Over 150 letters flooded into The New Yorker’s offices, more mail than the magazine had ever before received for a work of fiction. Readers called the story “outrageous,” “gruesome” and “utterly pointless”; some canceled their subscriptions. I spoke to one of those readers more than a decade ago, and she still remembered, some 60 years later, how deeply the story had upset her.

Over the years, the story has been applied to various political situations, sometimes by the left, sometimes the right:

When “The Lottery” was published, three years after the end of World War II and at the start of the Cold War, many readers speculated that, given its apparent themes of conformity and cruelty, it was an allegory for McCarthyism or the Holocaust. Over the years, it has become a reliable reference when discussing some social development or troubling trend. People have heard its echo recently in the policies of Donald Trump’s MAGA populism or in the perceived excesses of the censorious mob. In Harper’s Magazine, the critic Thomas Chatterton Williams used it as a metaphor for cancel culture, which he suggested was a contemporary analogue to stoning. For the humorist Alexandra Petri, it served as the basis for a parody about the absurdities of the U.S. health care system.

This general applicability, Franklin says, derives from the story’s “unsettling open-endedness”:

Jackson deliberately declined to wrap up the ending neatly for her readers, some of whom (in a foreshadowing of the reaction to the finale of The Sopranos) asked whether The New Yorker had accidentally left out an explanatory final paragraph. That’s why it has retained its relevance across the decades: not because of any obvious message or moral, but precisely because of its unsettling open-endedness. The story works as a mirror to reflect back to its readers their current preoccupations and concerns…

While critical of the right’s book banning efforts, Franklin doesn’t let liberals off the hook. Too many, she says,

have shown a reluctance to tolerate fiction that ruffles their political sensibilities — especially in the world of young adult fiction, where several high-profile writers have canceled or delayed books dealing with subjects that have generated controversy. A few weeks ago, the best-selling author Elizabeth Gilbert decided to delay the publication of a new novel set in the mid-twentieth-century Soviet Union after online commenters, citing the conflict in Ukraine, protested that the novel sounded like it cast Russia in a romantic light.

It’s worth noting that discriminating readers have long seen applying ideological litmus tests to literature as problematic, with even figures like Marx and Engels weighing in.
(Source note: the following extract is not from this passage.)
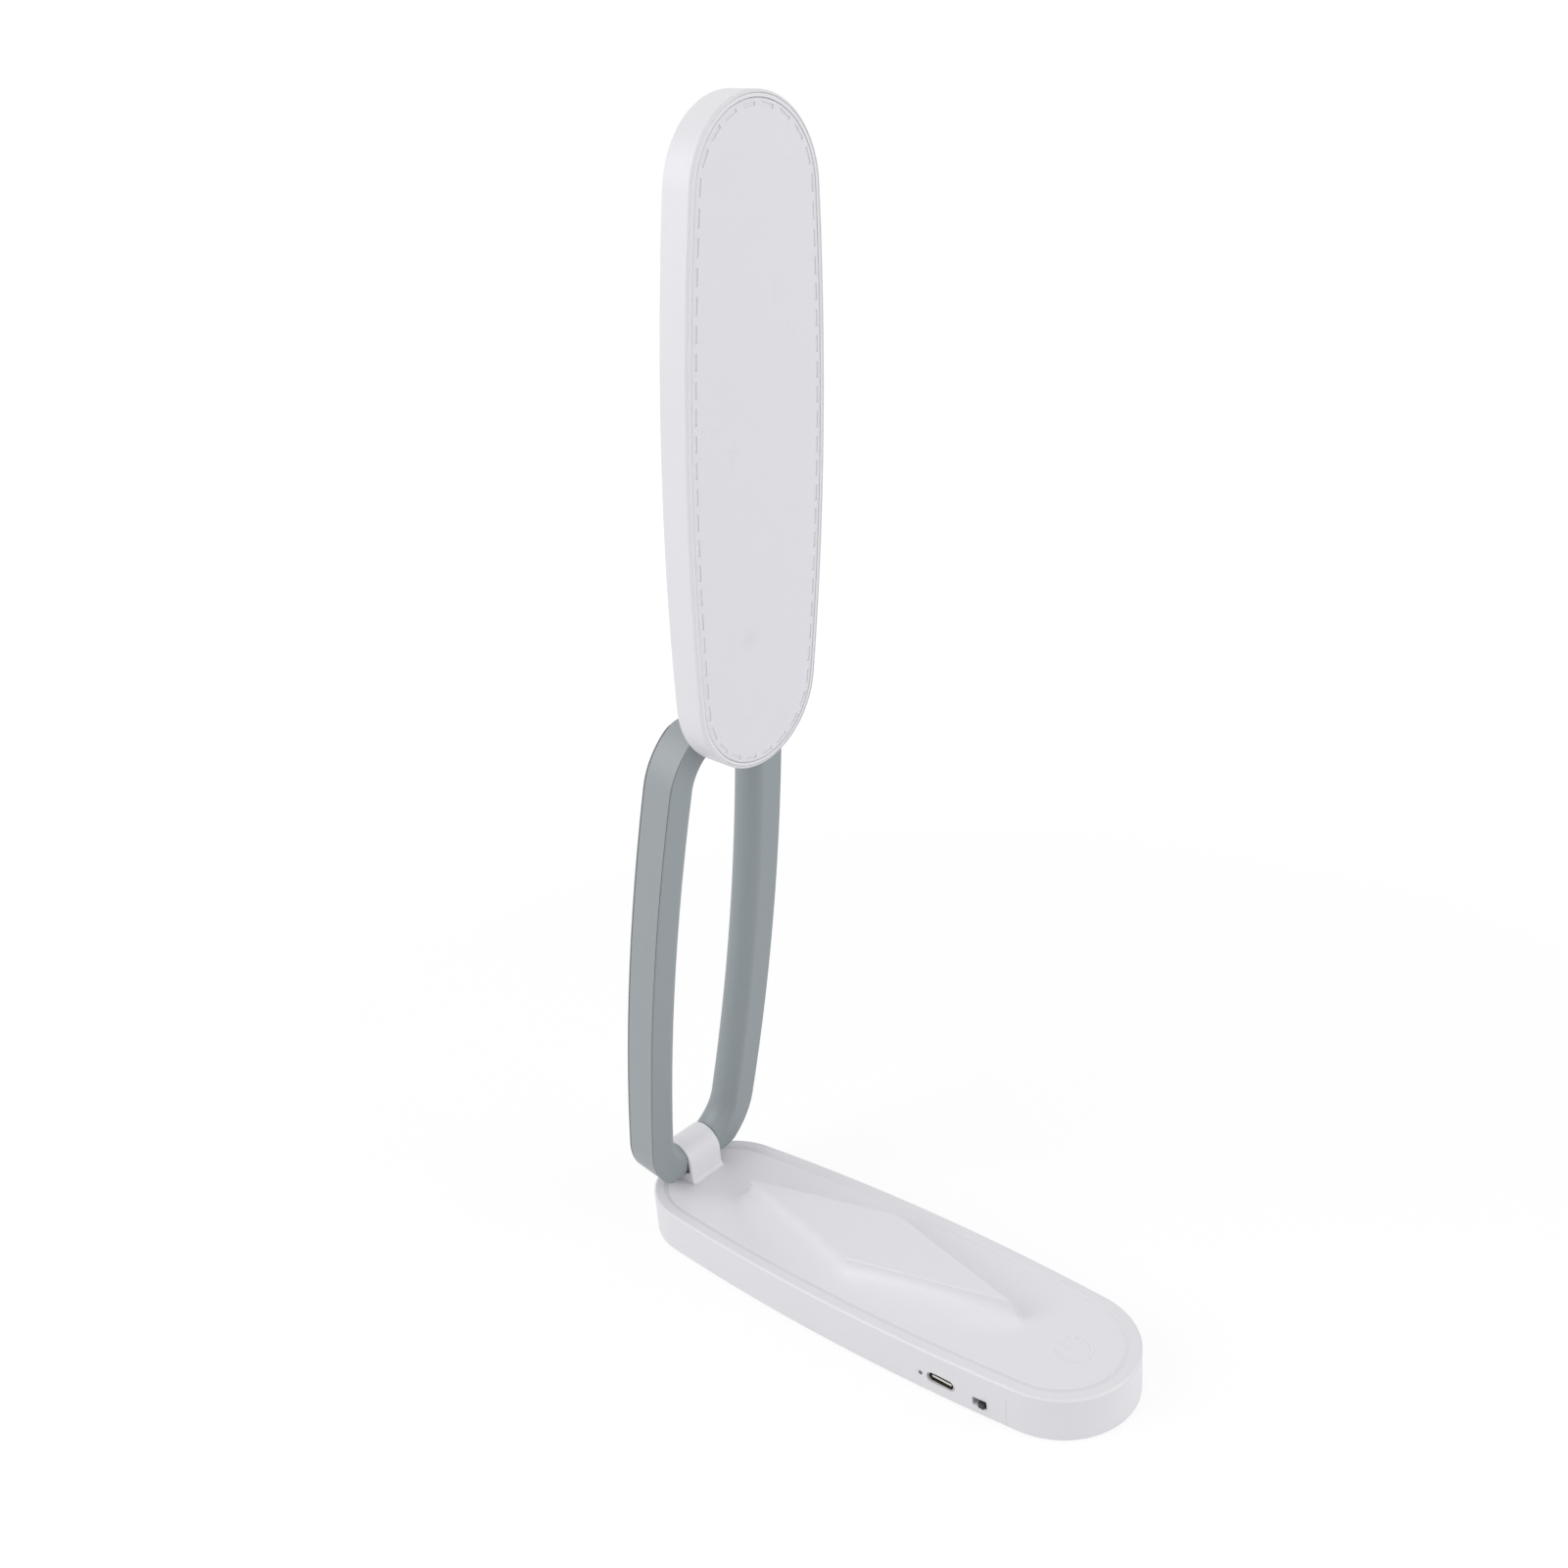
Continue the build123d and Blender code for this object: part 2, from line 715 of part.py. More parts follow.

Engels once critiqued a socialist novel for its political correctness and said that the goal of literature should be “the portrayal of real conditions.” Speaking of Balzac, a brilliant writer with royalist sympathies, Engels said that he and Marx had “learned more from him than from all the professional historians, economists, and statisticians put together.”

This is not to say that that all literature disturbs in healthy ways. There are many works that traffic in racist, sexist, and other stereotypes, with the authors going for cheap emotional effects rather than dealing with human complexity. We need to distinguish between these literary efforts (say, Thomas Dixon’s influential The Clansman: A Historical Romance of the Ku Klux Klan, to choose an extreme example) and those that disturb through telling truths we don’t want to hear.

I’ve been writing recently how William Faulkner, as disturbing a novelist as one will find, falls in the latter category. Nabokov’s Lolita, a novel that sometimes elicits trigger warnings in college classes for its depiction of a pedophile, discomfits in ways that I think are positive. So does Margaret Atwood’s Cat’s Eye, which upset a number feminists when it followed Handmaid’s Tale by showing that women no less than men have a dark side and are capable of great harm. In other words Atwood, who has always avoided the feminist label, was not about to sentimentalize or glorify women for the sake of a political cause. I suspect she would agree with the conclusion of Franklin’s article:

Great writing can entertain, enlighten and even empower, but one of its greatest gifts to us is its ability to unsettle, prodding us to search for our own moral in the story. “A book must be the ax for the frozen sea inside us,” Kafka once wrote. Stories like “The Lottery” create waves in that frozen sea. We stifle and censor them at our peril.

While I fully agree, I also realize that this presents English teachers with a particular challenge. It’s not easy to go up against state restrictions and repressive school boards. Far easier to teach To Kill a Mockingbird, with its sentimentalized depiction of heroic White saviors and grateful Black dependents, than Faulkner’s Light in August or Toni Morrison’s The Bluest Eye. But we must always keep in mind that literature is not tame, an adjective I borrow from Mr. Beaver in The Lion, the Witch, and The Wardrobe. Imagine the following description of Aslan applied to literature:

“Then he isn’t safe?” said Lucy.

“Safe?” said Mr. Beaver. “Don’t you hear what Mrs. Beaver tells you? Who said anything about safe? ‘Course he isn’t safe. But he’s good. He’s the King, I tell you.”

And later:

He’s wild, you know. Not like a tame lion.

Our students can handle literature’s wildness. More to the point, they need it. If schools only teach what they deem to be safe and tame and if publishers only publish the same, they deprive readers of the axe that is critical to our growth as human beings.